— start of Data excerpt —

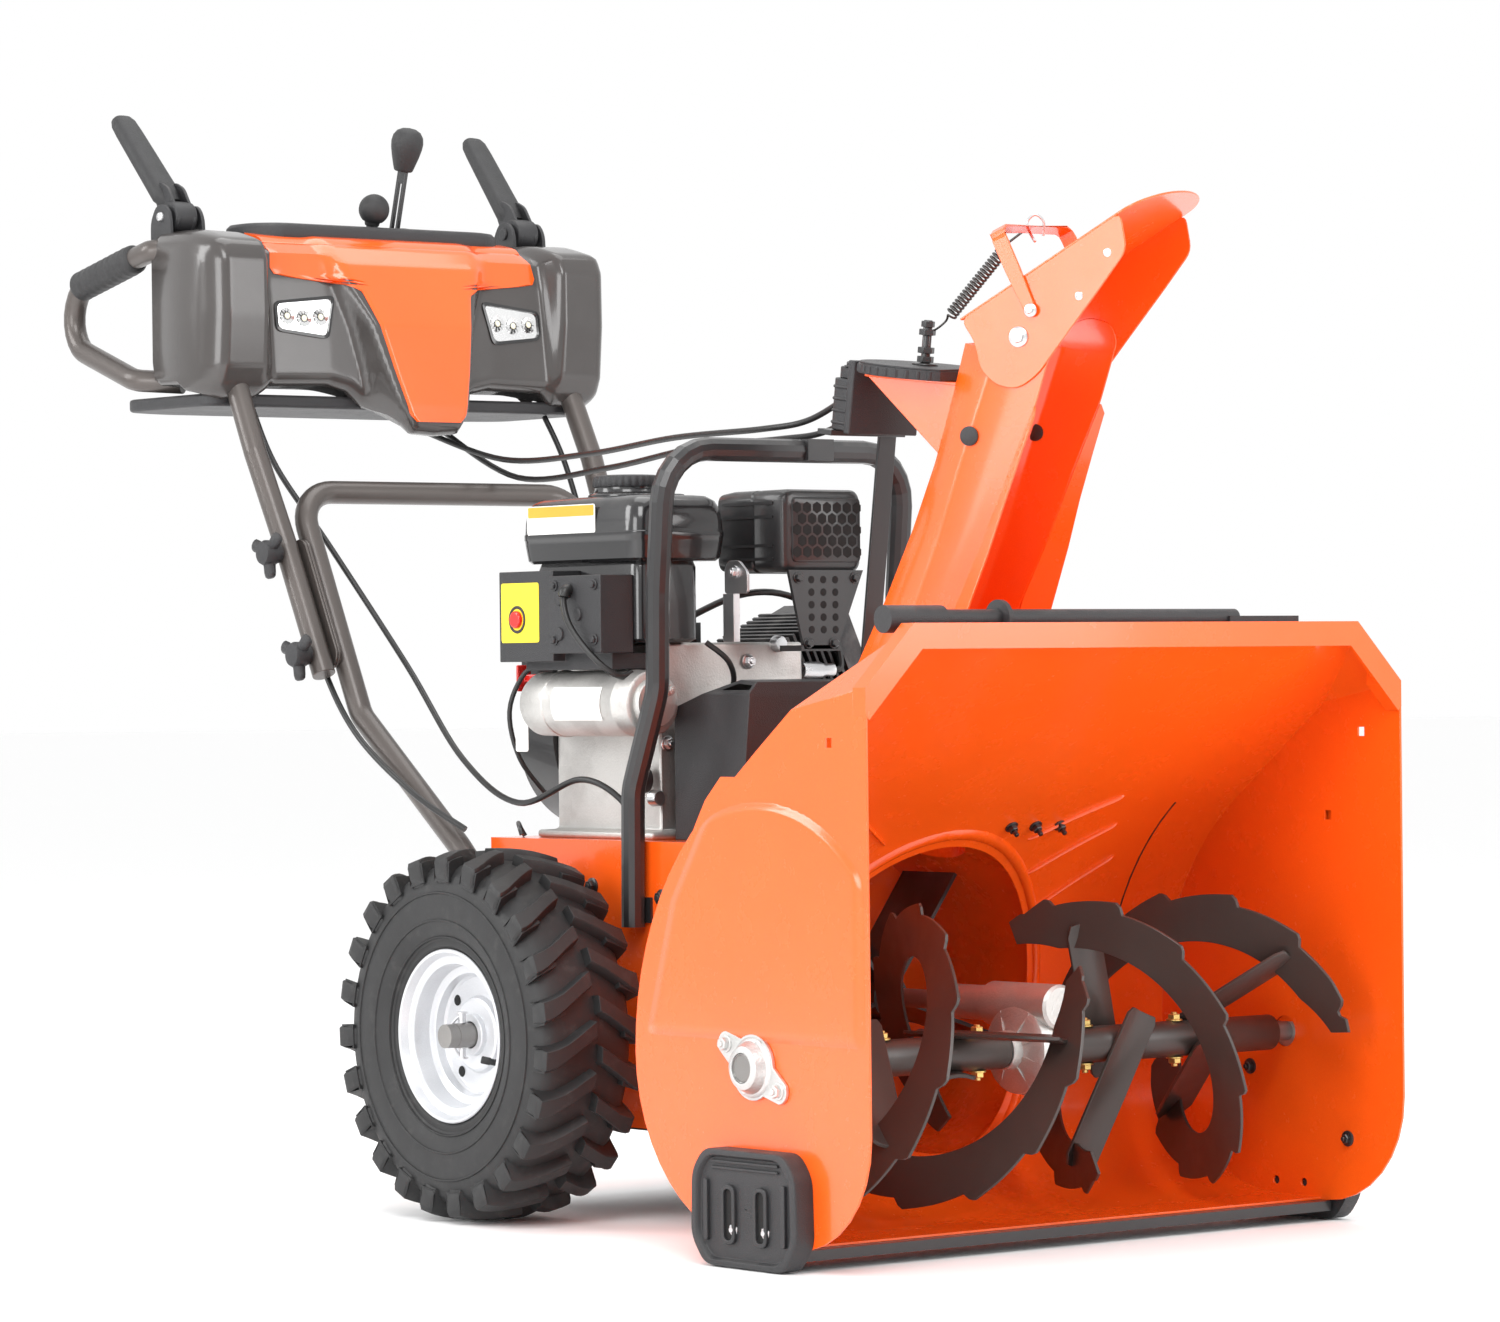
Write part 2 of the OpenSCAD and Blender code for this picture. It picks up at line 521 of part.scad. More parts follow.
module recoil_grip() color([0.1, 0.1, 0.1]) place() translate([60, 150, crank_z + 96]) {
    translate([0, 0.5, 0]) rotate([-90, 0, 0]) cylinder(r = 12, h = 8);
    translate([-28, 8.5, -8]) cube([56, 16, 16]);
}
tank = [[-152, -124, block_top + 84], [-30, 84, block_top + 152]];
module fuel_tank() color([0.07, 0.07, 0.08]) place() difference() {
    union() {
        box(tank[0], tank[1]);
        translate([-88, -24, tank[1].z - eps]) cylinder(r = 34, h = 10);
        box([-140, -110, block_top], [-60, 70, tank[0].z]);
        box([-60, -110, tank[0].z - 30], [10, 40, tank[1].z - 8]);
    }
    box(tank[0] + [4, 4, 4], tank[1] - [4, 4, 4]);
    translate([-88, -24, tank[1].z - 20]) cylinder(r = 24, h = 40);
    box([-134, -104, block_top - 1], [-66, 64, tank[0].z - 6]);
}
module fuel_cap() color([0.05, 0.05, 0.05]) place() translate([-88, -24, tank[1].z + 10 + gap]) {
    cylinder(r = 37, h = 13);
    translate([0, 0, -24]) cylinder(r = 23, h = 24);
    for (k = [0 : 7]) rotate([0, 0, 45 * k]) translate([30, -4, 13 - eps]) cube([7, 8, 3]);
}
module muffler() color([0.08, 0.08, 0.08]) place() difference() {
    union() {
        box([18, -150, block_top + 72], [124, -36, block_top + 158]);
        translate([60, -36, block_top + 100]) rotate([-90, 0, 0]) cylinder(r = 16, h = 40);
        translate([44, -6, block_top]) cube([32, 12, 116]);
        difference() {
            translate([0, -152, 0]) rotate([90, 0, 0]) translate([0, 0, -4]) linear_extrude(4)
                polygon([[20, block_top + 76], [120, block_top + 76], [84, block_top - 8], [40, block_top - 8]]);
            for (r = [0 : 4], c = [-1 : 1]) translate([66 + 16 * c, -160, block_top + 8 + 14 * r])
                rotate([-90, 0, 0]) cylinder(r = 4, h = 20);
        }
    }
    box([23, -145, block_top + 77], [119, -41, block_top + 153]);
}
starter_c = [-134, crank_z + 35];
module electric_starter() color("silver") place() {
    along_y(starter_c.x, -124, starter_c.y) cylinder(r = 34, h = 190);
    along_y(starter_c.x, -132, starter_c.y) cylinder(r = 26, h = 8);
    box([-100.5, -60, starter_c.y - 26], [-95, 40, starter_c.y + 26]);
    along_y(starter_c.x + 12, 66, starter_c.y - 6) cylinder(r = 24, h = 24);
}
module switch_box() color([0.06, 0.06, 0.06]) place() difference() {
    union() {
        box([-182, -100, starter_c.y + 52], [-140, -12, starter_c.y + 132]);
        box([-176, -10, starter_c.y + 44], [-140, 84, starter_c.y + 138]);
        box([-160, -90, starter_c.y + 35], [-100, 60, starter_c.y + 52]);
    }
    along_x(-177, 52, starter_c.y + 88) cylinder(r = 9.2, h = 16);
}
module start_button() color("red") place() {
    along_x(-181, 52, starter_c.y + 88) cylinder(r = 9, h = 8);
    along_x(-173, 52, starter_c.y + 88) cylinder(r = 5, h = 6);
}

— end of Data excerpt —

● **Exercise goal**
Reproduce the material exactly, with every line intact.

● **Full solution**
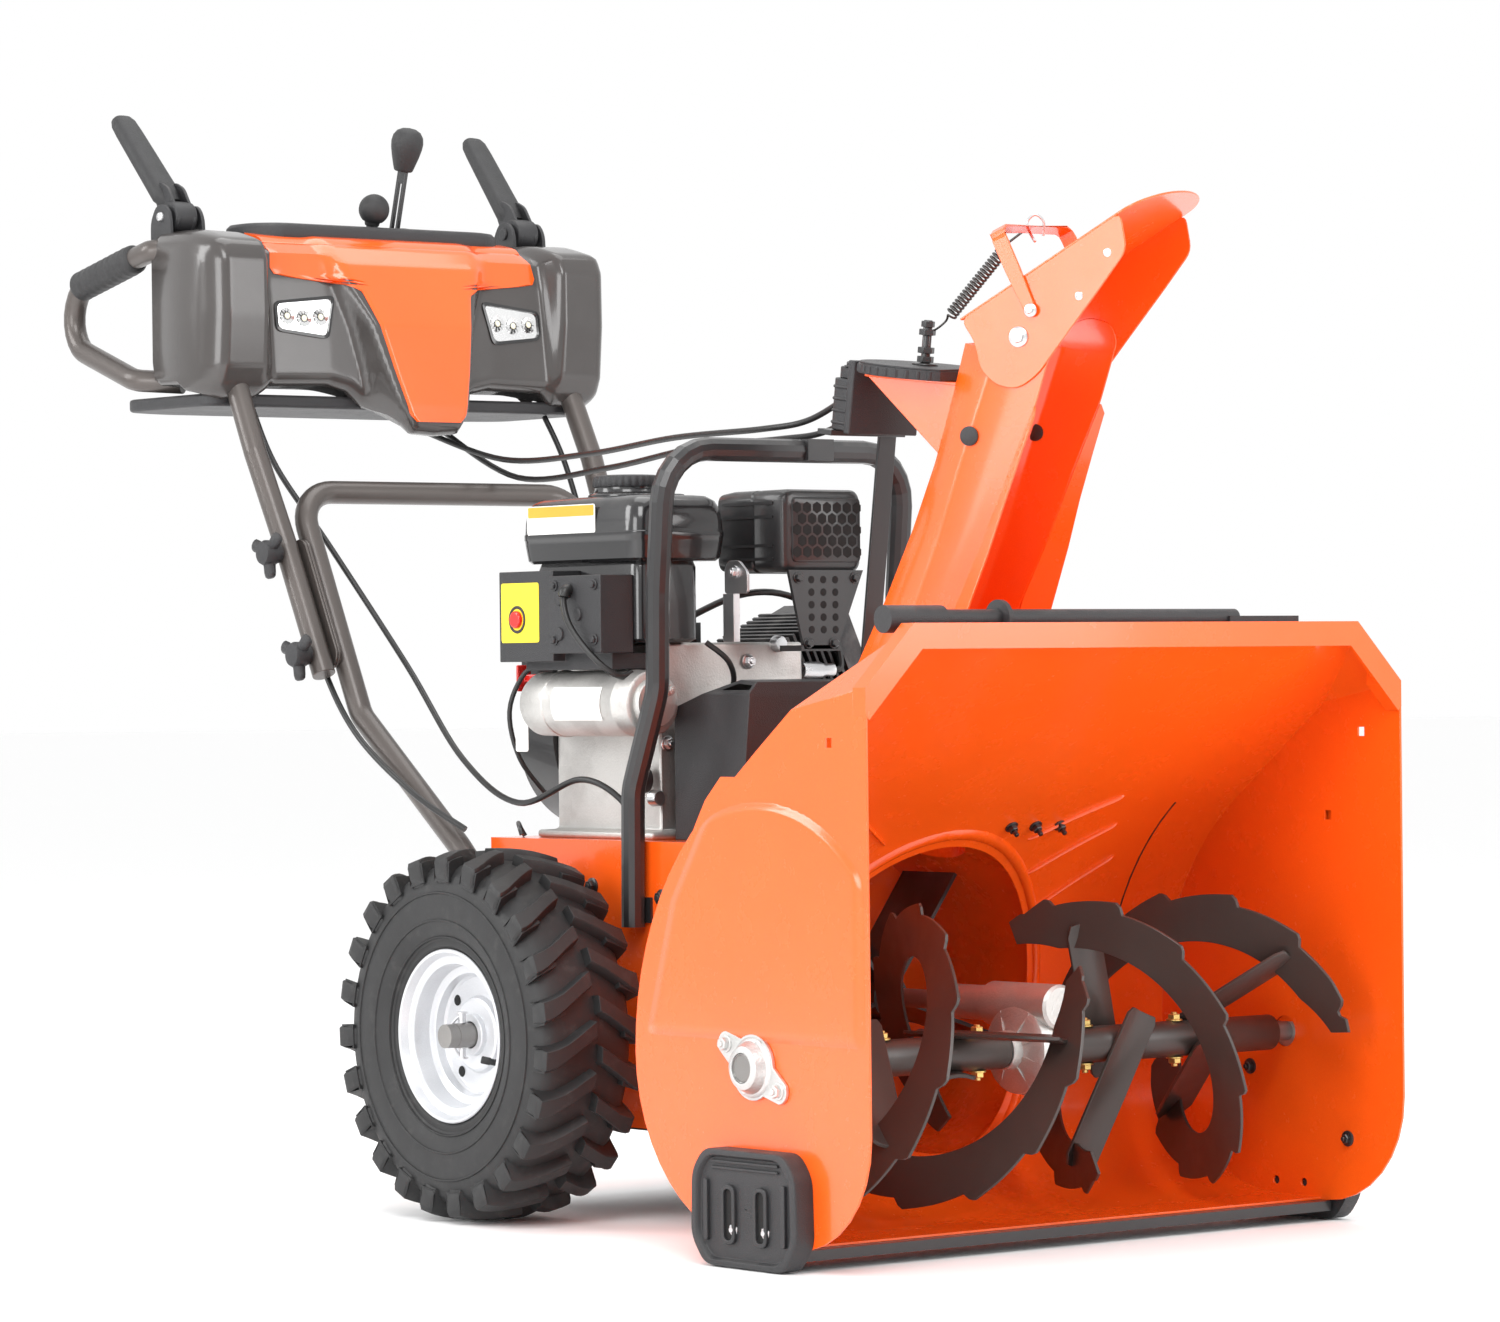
Write part 2 of the OpenSCAD and Blender code for this picture. It picks up at line 521 of part.scad. More parts follow.
module recoil_grip() color([0.1, 0.1, 0.1]) place() translate([60, 150, crank_z + 96]) {
    translate([0, 0.5, 0]) rotate([-90, 0, 0]) cylinder(r = 12, h = 8);
    translate([-28, 8.5, -8]) cube([56, 16, 16]);
}
tank = [[-152, -124, block_top + 84], [-30, 84, block_top + 152]];
module fuel_tank() color([0.07, 0.07, 0.08]) place() difference() {
    union() {
        box(tank[0], tank[1]);
        translate([-88, -24, tank[1].z - eps]) cylinder(r = 34, h = 10);
        box([-140, -110, block_top], [-60, 70, tank[0].z]);
        box([-60, -110, tank[0].z - 30], [10, 40, tank[1].z - 8]);
    }
    box(tank[0] + [4, 4, 4], tank[1] - [4, 4, 4]);
    translate([-88, -24, tank[1].z - 20]) cylinder(r = 24, h = 40);
    box([-134, -104, block_top - 1], [-66, 64, tank[0].z - 6]);
}
module fuel_cap() color([0.05, 0.05, 0.05]) place() translate([-88, -24, tank[1].z + 10 + gap]) {
    cylinder(r = 37, h = 13);
    translate([0, 0, -24]) cylinder(r = 23, h = 24);
    for (k = [0 : 7]) rotate([0, 0, 45 * k]) translate([30, -4, 13 - eps]) cube([7, 8, 3]);
}
module muffler() color([0.08, 0.08, 0.08]) place() difference() {
    union() {
        box([18, -150, block_top + 72], [124, -36, block_top + 158]);
        translate([60, -36, block_top + 100]) rotate([-90, 0, 0]) cylinder(r = 16, h = 40);
        translate([44, -6, block_top]) cube([32, 12, 116]);
        difference() {
            translate([0, -152, 0]) rotate([90, 0, 0]) translate([0, 0, -4]) linear_extrude(4)
                polygon([[20, block_top + 76], [120, block_top + 76], [84, block_top - 8], [40, block_top - 8]]);
            for (r = [0 : 4], c = [-1 : 1]) translate([66 + 16 * c, -160, block_top + 8 + 14 * r])
                rotate([-90, 0, 0]) cylinder(r = 4, h = 20);
        }
    }
    box([23, -145, block_top + 77], [119, -41, block_top + 153]);
}
starter_c = [-134, crank_z + 35];
module electric_starter() color("silver") place() {
    along_y(starter_c.x, -124, starter_c.y) cylinder(r = 34, h = 190);
    along_y(starter_c.x, -132, starter_c.y) cylinder(r = 26, h = 8);
    box([-100.5, -60, starter_c.y - 26], [-95, 40, starter_c.y + 26]);
    along_y(starter_c.x + 12, 66, starter_c.y - 6) cylinder(r = 24, h = 24);
}
module switch_box() color([0.06, 0.06, 0.06]) place() difference() {
    union() {
        box([-182, -100, starter_c.y + 52], [-140, -12, starter_c.y + 132]);
        box([-176, -10, starter_c.y + 44], [-140, 84, starter_c.y + 138]);
        box([-160, -90, starter_c.y + 35], [-100, 60, starter_c.y + 52]);
    }
    along_x(-177, 52, starter_c.y + 88) cylinder(r = 9.2, h = 16);
}
module start_button() color("red") place() {
    along_x(-181, 52, starter_c.y + 88) cylinder(r = 9, h = 8);
    along_x(-173, 52, starter_c.y + 88) cylinder(r = 5, h = 6);
}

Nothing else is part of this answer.